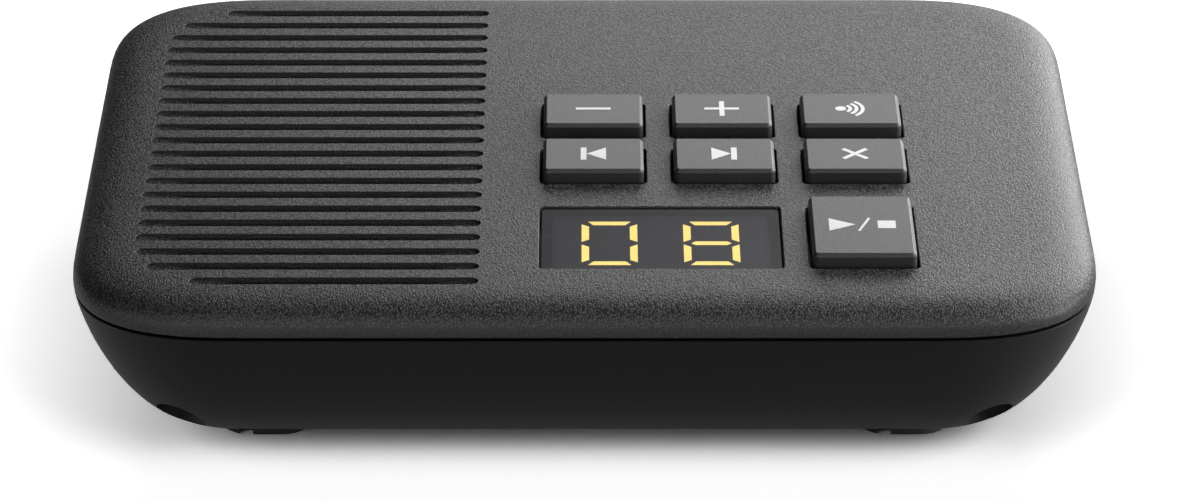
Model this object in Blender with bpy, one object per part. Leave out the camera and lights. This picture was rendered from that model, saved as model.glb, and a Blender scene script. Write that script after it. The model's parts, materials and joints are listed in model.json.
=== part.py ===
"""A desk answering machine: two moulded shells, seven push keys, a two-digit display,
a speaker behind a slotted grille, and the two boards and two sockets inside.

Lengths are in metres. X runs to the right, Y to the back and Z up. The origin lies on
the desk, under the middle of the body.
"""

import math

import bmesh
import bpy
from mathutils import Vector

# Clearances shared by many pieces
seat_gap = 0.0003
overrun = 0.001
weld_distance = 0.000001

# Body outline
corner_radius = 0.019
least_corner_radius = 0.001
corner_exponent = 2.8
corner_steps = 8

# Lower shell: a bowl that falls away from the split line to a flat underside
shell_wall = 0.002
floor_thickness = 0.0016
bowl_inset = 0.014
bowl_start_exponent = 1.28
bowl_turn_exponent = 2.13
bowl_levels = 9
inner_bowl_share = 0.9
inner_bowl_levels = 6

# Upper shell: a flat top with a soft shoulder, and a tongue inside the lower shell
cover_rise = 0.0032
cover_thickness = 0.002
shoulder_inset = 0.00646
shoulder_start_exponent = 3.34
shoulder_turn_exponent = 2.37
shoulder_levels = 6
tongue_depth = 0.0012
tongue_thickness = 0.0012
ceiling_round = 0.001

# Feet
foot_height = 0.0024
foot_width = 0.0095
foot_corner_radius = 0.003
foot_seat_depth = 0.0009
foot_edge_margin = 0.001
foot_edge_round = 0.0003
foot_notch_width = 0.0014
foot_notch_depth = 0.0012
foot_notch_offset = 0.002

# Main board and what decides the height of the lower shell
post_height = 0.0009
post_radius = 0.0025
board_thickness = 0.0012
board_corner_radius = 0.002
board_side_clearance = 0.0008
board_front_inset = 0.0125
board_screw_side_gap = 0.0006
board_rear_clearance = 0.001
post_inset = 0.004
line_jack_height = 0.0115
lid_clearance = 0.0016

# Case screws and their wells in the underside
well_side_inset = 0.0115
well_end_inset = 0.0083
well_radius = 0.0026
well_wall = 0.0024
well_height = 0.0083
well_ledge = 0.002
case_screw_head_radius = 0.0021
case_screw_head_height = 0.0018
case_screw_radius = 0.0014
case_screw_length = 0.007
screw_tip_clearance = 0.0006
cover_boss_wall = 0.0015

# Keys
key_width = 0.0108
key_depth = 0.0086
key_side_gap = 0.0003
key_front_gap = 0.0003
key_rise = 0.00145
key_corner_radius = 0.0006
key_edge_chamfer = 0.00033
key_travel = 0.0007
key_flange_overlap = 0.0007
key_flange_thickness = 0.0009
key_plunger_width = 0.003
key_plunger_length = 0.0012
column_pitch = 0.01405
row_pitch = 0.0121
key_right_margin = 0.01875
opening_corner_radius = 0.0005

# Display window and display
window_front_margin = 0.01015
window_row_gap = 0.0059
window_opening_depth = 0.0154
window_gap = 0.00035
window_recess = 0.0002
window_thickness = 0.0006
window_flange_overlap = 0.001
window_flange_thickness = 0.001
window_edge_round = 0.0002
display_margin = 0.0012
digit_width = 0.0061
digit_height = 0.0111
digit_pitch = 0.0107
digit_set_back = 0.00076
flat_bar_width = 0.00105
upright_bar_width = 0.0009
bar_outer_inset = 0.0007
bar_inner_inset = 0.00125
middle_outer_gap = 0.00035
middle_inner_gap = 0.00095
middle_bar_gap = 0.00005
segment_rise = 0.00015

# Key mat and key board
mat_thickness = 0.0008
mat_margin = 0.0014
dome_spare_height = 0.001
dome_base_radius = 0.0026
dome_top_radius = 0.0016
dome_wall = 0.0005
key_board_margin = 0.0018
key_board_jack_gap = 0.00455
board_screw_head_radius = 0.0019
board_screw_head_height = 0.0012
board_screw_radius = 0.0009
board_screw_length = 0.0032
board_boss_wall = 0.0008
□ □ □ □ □
**YOUR INSTRUCTIONS:** Please output the complete data exactly.

**CORRECT ANSWER:**
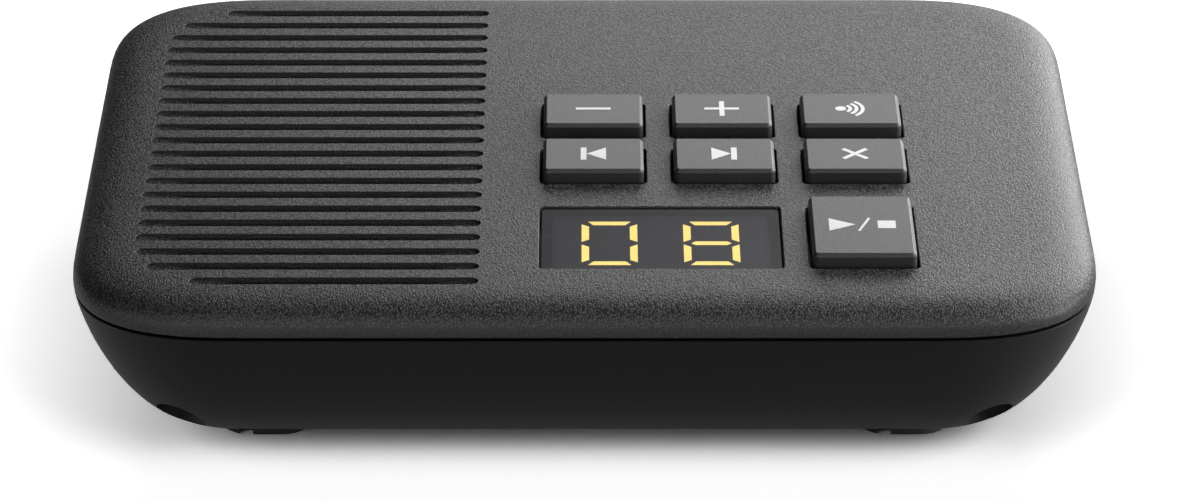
Model this object in Blender with bpy, one object per part. Leave out the camera and lights. This picture was rendered from that model, saved as model.glb, and a Blender scene script. Write that script after it. The model's parts, materials and joints are listed in model.json.
=== part.py ===
"""A desk answering machine: two moulded shells, seven push keys, a two-digit display,
a speaker behind a slotted grille, and the two boards and two sockets inside.

Lengths are in metres. X runs to the right, Y to the back and Z up. The origin lies on
the desk, under the middle of the body.
"""

import math

import bmesh
import bpy
from mathutils import Vector

# Clearances shared by many pieces
seat_gap = 0.0003
overrun = 0.001
weld_distance = 0.000001

# Body outline
corner_radius = 0.019
least_corner_radius = 0.001
corner_exponent = 2.8
corner_steps = 8

# Lower shell: a bowl that falls away from the split line to a flat underside
shell_wall = 0.002
floor_thickness = 0.0016
bowl_inset = 0.014
bowl_start_exponent = 1.28
bowl_turn_exponent = 2.13
bowl_levels = 9
inner_bowl_share = 0.9
inner_bowl_levels = 6

# Upper shell: a flat top with a soft shoulder, and a tongue inside the lower shell
cover_rise = 0.0032
cover_thickness = 0.002
shoulder_inset = 0.00646
shoulder_start_exponent = 3.34
shoulder_turn_exponent = 2.37
shoulder_levels = 6
tongue_depth = 0.0012
tongue_thickness = 0.0012
ceiling_round = 0.001

# Feet
foot_height = 0.0024
foot_width = 0.0095
foot_corner_radius = 0.003
foot_seat_depth = 0.0009
foot_edge_margin = 0.001
foot_edge_round = 0.0003
foot_notch_width = 0.0014
foot_notch_depth = 0.0012
foot_notch_offset = 0.002

# Main board and what decides the height of the lower shell
post_height = 0.0009
post_radius = 0.0025
board_thickness = 0.0012
board_corner_radius = 0.002
board_side_clearance = 0.0008
board_front_inset = 0.0125
board_screw_side_gap = 0.0006
board_rear_clearance = 0.001
post_inset = 0.004
line_jack_height = 0.0115
lid_clearance = 0.0016

# Case screws and their wells in the underside
well_side_inset = 0.0115
well_end_inset = 0.0083
well_radius = 0.0026
well_wall = 0.0024
well_height = 0.0083
well_ledge = 0.002
case_screw_head_radius = 0.0021
case_screw_head_height = 0.0018
case_screw_radius = 0.0014
case_screw_length = 0.007
screw_tip_clearance = 0.0006
cover_boss_wall = 0.0015

# Keys
key_width = 0.0108
key_depth = 0.0086
key_side_gap = 0.0003
key_front_gap = 0.0003
key_rise = 0.00145
key_corner_radius = 0.0006
key_edge_chamfer = 0.00033
key_travel = 0.0007
key_flange_overlap = 0.0007
key_flange_thickness = 0.0009
key_plunger_width = 0.003
key_plunger_length = 0.0012
column_pitch = 0.01405
row_pitch = 0.0121
key_right_margin = 0.01875
opening_corner_radius = 0.0005

# Display window and display
window_front_margin = 0.01015
window_row_gap = 0.0059
window_opening_depth = 0.0154
window_gap = 0.00035
window_recess = 0.0002
window_thickness = 0.0006
window_flange_overlap = 0.001
window_flange_thickness = 0.001
window_edge_round = 0.0002
display_margin = 0.0012
digit_width = 0.0061
digit_height = 0.0111
digit_pitch = 0.0107
digit_set_back = 0.00076
flat_bar_width = 0.00105
upright_bar_width = 0.0009
bar_outer_inset = 0.0007
bar_inner_inset = 0.00125
middle_outer_gap = 0.00035
middle_inner_gap = 0.00095
middle_bar_gap = 0.00005
segment_rise = 0.00015

# Key mat and key board
mat_thickness = 0.0008
mat_margin = 0.0014
dome_spare_height = 0.001
dome_base_radius = 0.0026
dome_top_radius = 0.0016
dome_wall = 0.0005
key_board_margin = 0.0018
key_board_jack_gap = 0.00455
board_screw_head_radius = 0.0019
board_screw_head_height = 0.0012
board_screw_radius = 0.0009
board_screw_length = 0.0032
board_boss_wall = 0.0008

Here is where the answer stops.